All I know is that when my testosterone was below 100, I was almost manic, irritable, but also numb, to the point of wanting to hurt myself just so that I could feel "something". Most people do not understand that when the endocrine system shuts down and there is a critical loss of testosterone it can drive you almost insane and with suicidal ideation. I distinctly remember having moments where I wanted to slam my car into something, just so I could be severely injured and feel something...I know, some disturbing, dark thoughts.

I think if you combine the autism...a low dopamine and low serotonin condition, with alexithymia...that feeling of "neutrality", but except for extremes, not being able to really enjoy things like others...and throw in some age-related or some other endocrine condition that results in a critical drop in testosterone...that can be quite a serious situation. Then throw in the bipolar and schizophrenia and things are more or less uncontrollable...and I can certainly empathize and sympathize with that.

The situation with the doctors...I am wondering if this is some form of autism-related communication difficulty combined with a cognitive bias on their end.
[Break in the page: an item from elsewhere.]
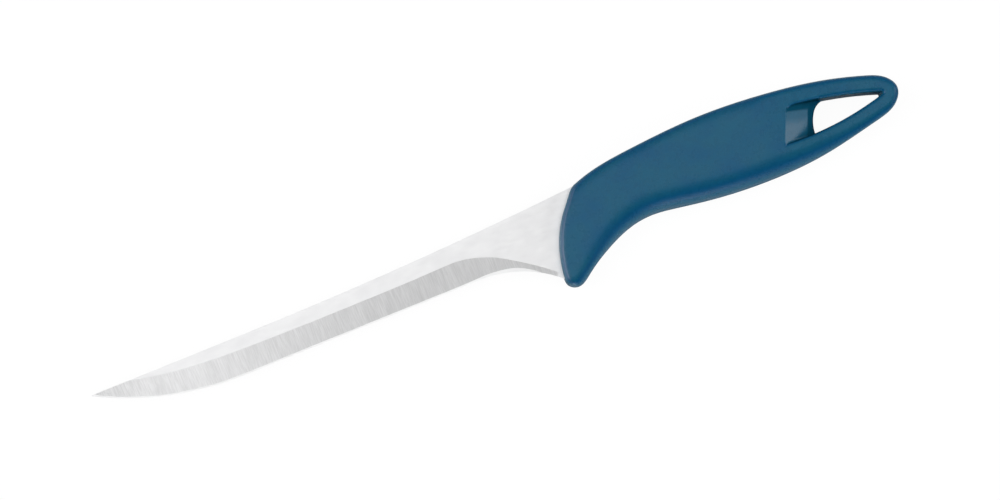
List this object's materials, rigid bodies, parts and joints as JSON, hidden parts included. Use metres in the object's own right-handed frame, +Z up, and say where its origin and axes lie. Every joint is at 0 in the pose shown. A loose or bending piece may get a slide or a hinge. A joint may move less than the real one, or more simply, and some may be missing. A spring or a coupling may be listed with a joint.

Most physicians will have some understanding of childhood autism, but be totally oblivious and ignorant of adult autism. I know this because I have worked in one of the largest children's hospitals in the US for nearly 40 years. We deal with autistic children every day...but these same staff members...nurses, doctors, and therapists will be totally oblivious to the fact that they have autistic staff members that work along side them. "You don't act autistic." No...I don't act like an autistic child. If you are over 18 and autistic in the US...you're on your own...doctors and insurance companies pretend you don't exist.

Given my condition and knowing that I can have some communication difficulties...and knowing all about cognitive bias within the medical field...I have found that walking into the appointment with a written Word document of all my concerns, symptoms, diet, supplements, medications...all of it...sometimes pages of information is often appreciated. I receive positive comments on this repeatedly. "No one does this...Wow!...Thanks!...Can I keep this?" However, what it does is limit the questions...because you've given them so much information...but also, if you have communication difficulties, you've been able to express your concerns without them interrupting your train of thought. It allows me to have more control over the narrative.
 
^^^
everything @Neonatal RRT said

I'll just add that I don't know if there's a medical term for emotional numbness, but it's definitely real. Alexithymia is defined as difficulty assessing and describing emotions. But if there's nothing at all there to assess/describe (along with overlapping alexithymia, autism, and schizophrenia as mentioned above) it's particularly confusing for normies.

I know what this is like, and I know what it's like to try to describe it to people. It's especially difficult when I get asked, "How do you feel about (whatever)?" I instantly revert to mask mode and make something up. I'm trying to become more real and not do that, but people just don't believe me when I say, "I have no feeling at all about that, or anything else really." It's unsettling to them.

ICD codes (and/or the DSM in the USA) exist due to insurance. These allow healthcare providers to bucket people so insurance carriers can attach codes to those people. When the codes are insufficient or don't fit the patient neatly, healthcare providers (who "grew up" in school with ICD/DSM as their diagnostic guide) will just refuse to believe that anyone could fall outside of the codes.

There are some therapists/doctors who will look at you as an individual rather than a collection of DSM labels. I hope you can find someone like that. It takes a lot of patience to put up with the system that long, though. I think @Neonatal RRT 's suggestion of writing it all out and handing it to a provider is excellent! Will have to adopt that myself.